Friday, November 23, 2007

Healthcare - Canuckistan versus America

As all Canadians are reminded almost daily -‘American-style’ health care is B A D. It’s a given that the Canadian/Cuban/North Korean/Soviet universal healthcare model is the best in the world.

According to a new study by economists at Baruch College in New York - not quite so. William Watson summarizes the results:

The health payoff to higher income ("income-health gradient") is bigger here than in the United States... even though the whole purpose of medicare is to eliminate the effect of income on health. [my bold]

And some small details:

one magnetic resonance imager for every 37,000 Americans, versus one for every 182,000 Canadians.

computed tomography scanners ... one for every 31,000 Americans, versus one for every 87,000 Canadians...

The Japanese ... have even more [CT scanners and MRI’s] than the Americans.

...Americans seem happier with their health care than we are with ours.

...we have better longevity and infant-mortality statistics. But other differences between our societies explain that..

Fifteen percent of older Americans say their health is excellent, versus only 8% of Canadians...
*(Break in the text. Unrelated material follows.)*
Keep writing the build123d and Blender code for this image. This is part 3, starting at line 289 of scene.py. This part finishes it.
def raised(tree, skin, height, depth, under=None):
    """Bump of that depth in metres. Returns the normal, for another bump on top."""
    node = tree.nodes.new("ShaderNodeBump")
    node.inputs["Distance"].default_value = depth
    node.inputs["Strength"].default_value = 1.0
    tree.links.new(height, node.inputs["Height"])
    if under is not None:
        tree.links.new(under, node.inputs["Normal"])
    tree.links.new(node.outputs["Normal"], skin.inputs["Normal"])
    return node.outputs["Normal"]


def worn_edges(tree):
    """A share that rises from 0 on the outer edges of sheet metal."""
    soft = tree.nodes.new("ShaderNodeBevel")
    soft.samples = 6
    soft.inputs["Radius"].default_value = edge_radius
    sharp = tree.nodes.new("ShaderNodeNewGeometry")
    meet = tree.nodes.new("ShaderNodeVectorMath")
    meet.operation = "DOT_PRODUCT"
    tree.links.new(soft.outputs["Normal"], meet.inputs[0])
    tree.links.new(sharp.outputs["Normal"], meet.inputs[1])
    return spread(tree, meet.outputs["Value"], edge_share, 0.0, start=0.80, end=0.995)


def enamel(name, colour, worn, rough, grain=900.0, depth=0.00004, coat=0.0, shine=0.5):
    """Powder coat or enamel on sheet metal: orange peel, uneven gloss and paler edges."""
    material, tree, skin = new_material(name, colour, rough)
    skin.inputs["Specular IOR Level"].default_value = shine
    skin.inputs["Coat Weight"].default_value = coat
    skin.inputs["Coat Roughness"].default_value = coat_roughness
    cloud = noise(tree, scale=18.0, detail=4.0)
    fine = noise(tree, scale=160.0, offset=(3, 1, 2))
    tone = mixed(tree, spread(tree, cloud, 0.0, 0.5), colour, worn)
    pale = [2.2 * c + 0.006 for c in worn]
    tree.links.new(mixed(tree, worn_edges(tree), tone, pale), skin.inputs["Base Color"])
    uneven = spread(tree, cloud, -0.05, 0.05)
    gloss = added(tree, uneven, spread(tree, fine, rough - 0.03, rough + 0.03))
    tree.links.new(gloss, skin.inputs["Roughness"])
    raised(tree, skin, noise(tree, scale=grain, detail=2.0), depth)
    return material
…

...more Americans than Canadians who have a given condition receive treatment for it.

In several forms of preventive care, we lag the Americans.
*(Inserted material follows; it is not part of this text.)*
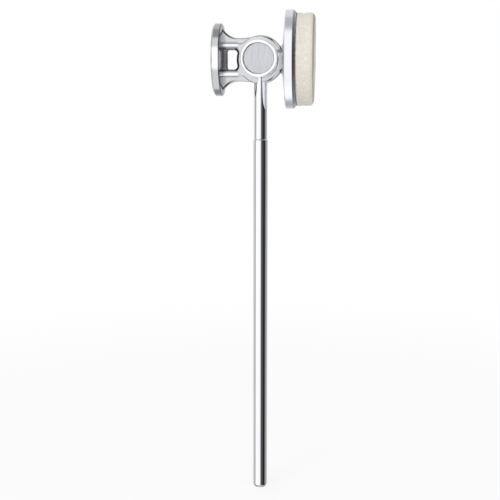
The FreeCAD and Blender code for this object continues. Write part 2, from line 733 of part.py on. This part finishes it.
def make_spring_washer(end, side):
    """The coned steel ring that keeps the pivot stiff enough to hold its angle."""
    body = new_body(f"{end}_spring_washer")
    steps = [
        (WASHER_INNER, f"{SPRING_START} + size.spring_washer_cone"),
        (WASHER_OUTER, SPRING_START),
        (WASHER_OUTER, f"{SPRING_START} + size.spring_washer_thickness"),
        (WASHER_INNER, SPRING_END),
    ]
    sketch = draw(new_sketch(body, "XY_Plane", f"{end}_spring_section"), flipped(steps, side))
    turn(body, sketch, "V_Axis")
    finished(body, f"{end}_spring_washer")


def make_saddle_collar():
    """The spacer that rides round the eye and hides the screw's slot."""
    collar = cylinder("collar_bar", "size.collar_radius", COLLAR_REACH, "X")
    hollow = symmetric_bar("collar_hollow", SADDLE_RADIUS, "2 * size.collar_radius", "Y")
    hole = cylinder(
        "collar_hole", "size.pad_screw_radius + size.running_clearance",
        f"{OVERRUN} * {COLLAR_REACH}", "X",
    )
    finished(cut("saddle_collar", collar, joined("collar_cuts", hollow, hole)), "saddle_collar")


def make_pad_plate():
    """The round backing plate, domed behind and bevelled in front."""
    body = new_body("pad_plate")
    recess = "size.collar_radius + size.running_clearance"
    hole = "size.pad_screw_radius + size.running_clearance"
    dome_back = f"{PLATE_RIM_BACK} - size.plate_dome_rise"
    sketch = draw(new_sketch(body, "XZ_Plane", "plate_section"), [
        (COLLAR_SEAT, hole),
        (COLLAR_SEAT, recess),
        (dome_back, recess),
        (dome_back, PLATE_DOME_RADIUS),
        (PLATE_RIM_BACK, PLATE_BACK_RADIUS),
        (f"{PLATE_RIM_BACK} + size.plate_back_chamfer", "size.plate_radius"),
        (PLATE_RIM_FRONT, "size.plate_radius"),
        (PLATE_FRONT, PLATE_FRONT_RADIUS),
        (PLATE_FRONT, COUNTERBORE_RADIUS),
        (COUNTERBORE_FLOOR, COUNTERBORE_RADIUS),
        (COUNTERBORE_FLOOR, hole),
    ])
    turn(body, sketch, "H_Axis")
    finished(body, "pad_plate")


def make_pad_screw():
    """The low-headed screw that holds plate and collar to the core."""
    body = new_body("pad_screw")
    sketch = draw(new_sketch(body, "XZ_Plane", "pad_screw_section"), [
        (PAD_SCREW_TIP, "0"),
        (PAD_SCREW_TIP, "size.pad_screw_radius"),
        (PAD_HEAD_BACK, "size.pad_screw_radius"),
        (PAD_HEAD_BACK, PAD_SCREW_HEAD_RADIUS),
        (PAD_HEAD_FRONT, PAD_SCREW_HEAD_RADIUS),
        (PAD_HEAD_FRONT, "0"),
    ])
    turn(body, sketch, "H_Axis")
    socket = new_sketch(body, "YZ_Plane", "pad_screw_socket")
    socket.setExpression("AttachmentOffset.Base.z", PAD_HEAD_FRONT)
    draw(socket, hexagon("size.pad_screw_key_radius"))
    extrude(body, "Pocket", socket, "size.pad_screw_key_depth", name="pad_screw_key")
    finished(body, "pad_screw")


def make_ring(label, inner, outer, back, front):
    """A flat round piece about the X axis."""
    body = new_body(label)
    steps = [(back, inner), (back, outer), (front, outer), (front, inner)]
    sketch = draw(new_sketch(body, "XZ_Plane", f"{label}_section"), steps)
    turn(body, sketch, "H_Axis")
    finished(body, label)


def make_felt_pad():
    """The round felt with a softened front edge."""
    body = new_body("felt_pad")
    sketch = draw(new_sketch(body, "XZ_Plane", "felt_section"), [
        (FELT_BACK, "0"),
        (FELT_BACK, f"{FELT_RADIUS} - size.felt_back_round"),
        (f"{FELT_BACK} + size.felt_back_round", FELT_RADIUS, "-1 * size.felt_back_round"),
        (f"{FELT_FRONT} - size.felt_front_round", FELT_RADIUS),
        (FELT_FRONT, f"{FELT_RADIUS} - size.felt_front_round", "-1 * size.felt_front_round"),
        (FELT_FRONT, "0"),
    ])
    turn(body, sketch, "H_Axis")
    finished(body, "felt_pad")


make_shank()
make_head_casting()
make_striker()
make_pivot_bush()
make_pivot_core()
for end, side in (("front", -1), ("rear", 1)):
    make_thrust_washer(end, side)
    make_spring_washer(end, side)
    make_cup(end, side)
    make_cup_screws(end, side)
    make_cap(end, side)
make_saddle_collar()
make_pad_plate()
make_ring(
    "pad_washer", "size.pad_screw_radius + size.running_clearance", PAD_WASHER_RADIUS,
    PAD_WASHER_BACK, PAD_WASHER_FRONT,
)
make_pad_screw()
make_ring("adhesive_disc", "0", ADHESIVE_RADIUS, PLATE_FRONT, FELT_BACK)
make_felt_pad()
doc.recompute()

faults = [o.Label for o in doc.Objects if "Invalid" in o.State or "Error" in o.State]
faults += [n.Label for n in nodes if n.Shape.isNull() or not n.Shape.isValid()]
if faults:
    raise RuntimeError(f"these objects failed: {faults}")

os.makedirs("parts", exist_ok=True)
for node in nodes:
    node.Shape.exportStep(f"parts/{node.Label}.step")
    print(f"{node.Label}: {len(node.Shape.Solids)} solid(s), {node.Shape.Volume:.1f} mm3")
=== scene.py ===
import math

import bmesh
import bpy
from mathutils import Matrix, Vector, noise


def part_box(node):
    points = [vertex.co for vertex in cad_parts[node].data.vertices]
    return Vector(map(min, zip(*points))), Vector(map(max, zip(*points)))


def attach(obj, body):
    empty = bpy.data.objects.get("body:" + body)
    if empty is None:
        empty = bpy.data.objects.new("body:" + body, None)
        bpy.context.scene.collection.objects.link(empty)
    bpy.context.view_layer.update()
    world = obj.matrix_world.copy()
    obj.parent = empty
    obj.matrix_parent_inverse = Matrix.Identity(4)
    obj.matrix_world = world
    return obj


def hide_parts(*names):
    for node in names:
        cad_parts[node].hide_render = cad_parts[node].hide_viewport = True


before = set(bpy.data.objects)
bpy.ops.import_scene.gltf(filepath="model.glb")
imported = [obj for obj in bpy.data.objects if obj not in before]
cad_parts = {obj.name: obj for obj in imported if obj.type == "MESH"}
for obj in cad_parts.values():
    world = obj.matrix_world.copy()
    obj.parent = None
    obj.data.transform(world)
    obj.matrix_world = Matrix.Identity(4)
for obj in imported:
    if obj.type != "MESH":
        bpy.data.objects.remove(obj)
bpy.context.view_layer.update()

# Two-sided bass drum beater. Everything is in metres, in the frame's own axes: +Z up the shank,
# +X towards the felt, Y along the pad's pivot.

MM = 0.001
HUB = Vector((0, 0, 239.5 * MM))


def mm(*lengths):
    """Lengths given in millimetres, as metres."""
    return [length * MM for length in lengths]


def span(node, axis):
    """Where a CAD node starts and ends along an axis."""
    low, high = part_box(node)
    return low[axis], high[axis]


# ---------------------------------------------------------------------------------------------
# Shader writing
# ---------------------------------------------------------------------------------------------


class Wire:
    """One output of a shader node. Sums, differences and products of wires add Math nodes."""

    def __init__(self, shader, made, out):
        self.shader = shader
        self.made = made
        self.out = out

    def socket(self):
        return self.made.outputs[self.out]

    def also(self, out):
        """Another output of the same node."""
        return Wire(self.shader, self.made, out)

    def __add__(self, other):
        return self.shader.maths("ADD", self, other)

    def __mul__(self, other):
        return self.shader.maths("MULTIPLY", self, other)

    def __sub__(self, other):
        return self.shader.maths("SUBTRACT", self, other)

    def __rsub__(self, other):
        return self.shader.maths("SUBTRACT", other, self)

    __radd__ = __add__
    __rmul__ = __mul__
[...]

Americans have a higher incidence of cancer, we have higher mortality rates...

And, there’s no mention of the fact that "waiting lists" are essentially unheard of in American healthcare.

Now, let’s hear it one more time for Saint Tommy.

Ref also.


Anonymous said...

Well we don't have a perfect system, by any means... but I'd gladly take the one we have versus having to sell everything if I or someone in my family gets really sick.

Anonymous said...

You are already paying for the healthcare through taxes. If you got back all that money most of us could easily afford the insurance and have some left over.

The problem now is that we are stuck with what we have, like it or not. There are NOT enough trained people in the healthcare system to staff what we have now; creating a private parallel system is all but impossible.

Greg said...

Fifteen percent of older Americans say their health is excellent, versus only 8% of

Do I need to point out to you that older Americans have "socialized medicine"? It's called Medicare and it is very, very popular.

JR said...


True, sort of. But Medicare (and means tested Medicaid) are taxpayer subsidized INSURANCE plans. Unlike in Canada, U.S. healthcare delivery is largely private.

So, yes, both Canadian and American seniors benefit from 'socialized' medicine but in significantly different ways. And the fact remains that proportionally twice as many American as Canadians think highly of their healthcare systems.